In earlier days -- and occasionally even today -- the investigation of title to land constituted an analysis of the Title deeds. This analysis was expected to reveal the presence of adverse interests that needed to be followed up. Because equitable interests could only be enforced against the purchaser if he had notice of them (see: Doctrine of notice), courts of equity expected the purchaser of land to exercise reasonable prudence before accepting a Conveyance of title. Legal (rather than equitable) interests were -- and are -- subject to statutory limitation on claims (currently set out in the Limitation act (1980)), but no such limitation exists for equitable claims. This means that the prospective purchaser can assume that if the current owner has been in ownership for more than 12 years, then his title is outside the reach of legal claims, and he can safely transfer it.
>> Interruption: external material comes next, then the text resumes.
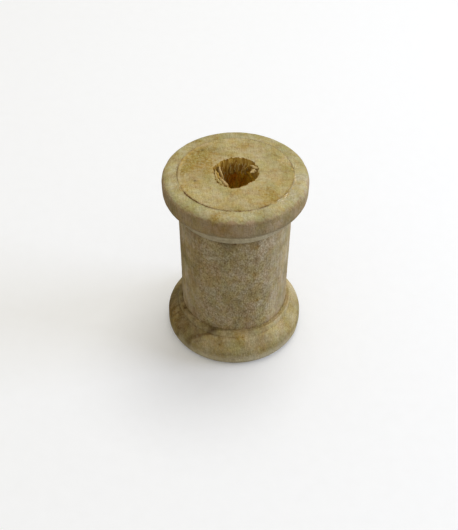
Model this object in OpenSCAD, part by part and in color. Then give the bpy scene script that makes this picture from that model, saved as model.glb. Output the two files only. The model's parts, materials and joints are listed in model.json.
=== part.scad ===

Traditionally equitable interests had to be traced back much further than this: historically a duration of 60 years was expected, but this was reduced by statute gradually over the years, and now stands at 15 years. Of course, if the buyer needs to search back further than this to check, for example, whether the seller's original purchase was sound, then he must do so.

Although it is still sometimes necessary to investigate title this way, a large proportion of land is now registered in the Land registry, and investigation of title constitutes a search of the Registry's records and, if the buyer is prudent, a physical inspection of the land itself.